[Modeling code records]

● ● ●

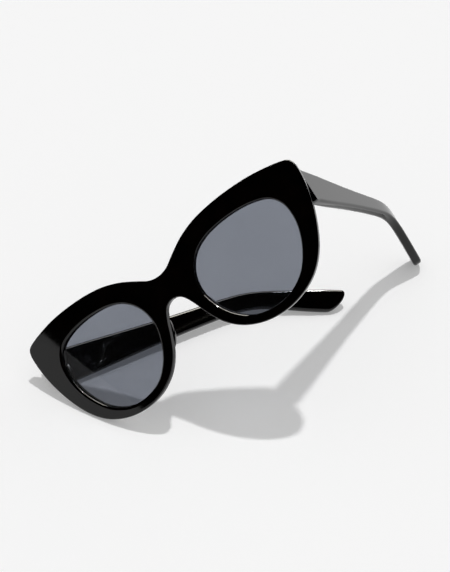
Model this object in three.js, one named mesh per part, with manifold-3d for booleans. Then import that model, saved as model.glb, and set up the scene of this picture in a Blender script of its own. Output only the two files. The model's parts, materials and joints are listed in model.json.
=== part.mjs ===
// Cat eye sunglasses, lying on a table: millimetres, +Z up, the table at z = 0.
//
// Every piece is drawn in the glasses' own upright axes: +X to the wearer's left, +Y backwards
// along the temples, +Z up, with the origin on the front face, between the eyes. The last group
// then tips the whole pair over, as it lies on its right rim and on the two temple tips.

import * as THREE from 'three';
import { mergeVertices } from 'three/addons/utils/BufferGeometryUtils.js';
import { TessellateModifier } from 'three/addons/modifiers/TessellateModifier.js';
import Module from 'manifold-3d';

const wasm = await Module();
wasm.setup();

const degrees = Math.PI / 180;
const gap = 0.3; // clearance between pieces that touch

// Front
const frontThickness = 3.6;
const faceCurve = { wrapRadius: 302, rollRadius: 500, middle: -4 }; // from above, from the side
const edgeBevel = 0.6;

// Lenses
const lensThickness = 1.5;
const lensRecess = 1.1; // from the front face to the lens
const grooveDepth = 1.0; // into the rim, all round the aperture

// Nose pads
const pad = { x: 10.9, z: -22.3, lean: 19, halfWidth: 2.7, halfHeight: 7.2, depth: 4 };

// Temples
const templeThickness = 4;
const templeOffset = 3; // from the hinge pin out to the temple's middle
const templeReach = 124; // from the hinge pin back to the tip
const templeSlope = 0.129; // fall per unit of length, before the ear bend
const earBend = { at: 91, soft: 4.5, drop: 0.54, inward: 0.29 };
const templeHeight = { hinge: 15, waist: 7.1, taper: 45, paddle: 2.1, paddleFrom: 96, paddleTo: 118 };
const tipRound = { length: 3.2, slant: 2.6 };

// Hinges
const hingePin = new THREE.Vector3(66.2, 15.4, -5.3);
const openAngle = 4.9; // an open temple leans inward by this much
const knuckleRadius = 1.7;
const knuckleCount = 5;
const knuckleStack = 7.5;
const pinBore = 1.0;
const pinRadius = 0.7;
const plate = { width: 7.4, length: 10, height: 7.2, thickness: 1.2 };

// The temple's leaf, in the temple's own axes: its plate is buried in the middle of the temple
const buriedPlate = [templeOffset - plate.thickness / 2, templeOffset + plate.thickness / 2];
const plateStart = 3;
const armEnd = 4;

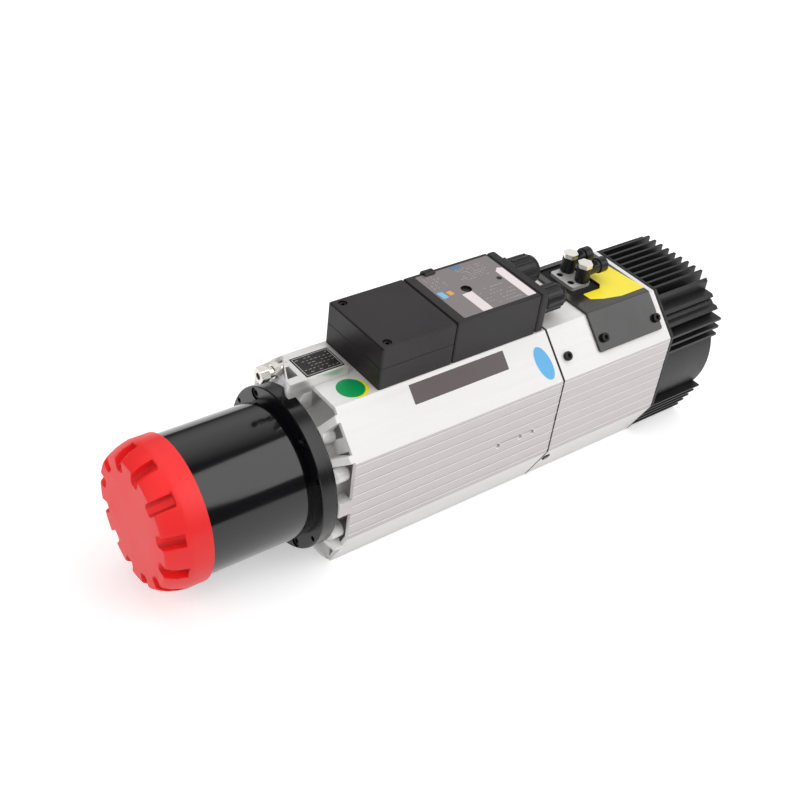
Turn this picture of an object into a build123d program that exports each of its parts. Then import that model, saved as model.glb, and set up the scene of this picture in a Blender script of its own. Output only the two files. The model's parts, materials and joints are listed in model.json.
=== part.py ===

● ● ●

SHORT EXERCISE:
Output exactly the lines above, from the one holding "Turn this picture" through the end of the data, including the first and last.

ANSWER:
Turn this picture of an object into a build123d program that exports each of its parts. Then import that model, saved as model.glb, and set up the scene of this picture in a Blender script of its own. Output only the two files. The model's parts, materials and joints are listed in model.json.
=== part.py ===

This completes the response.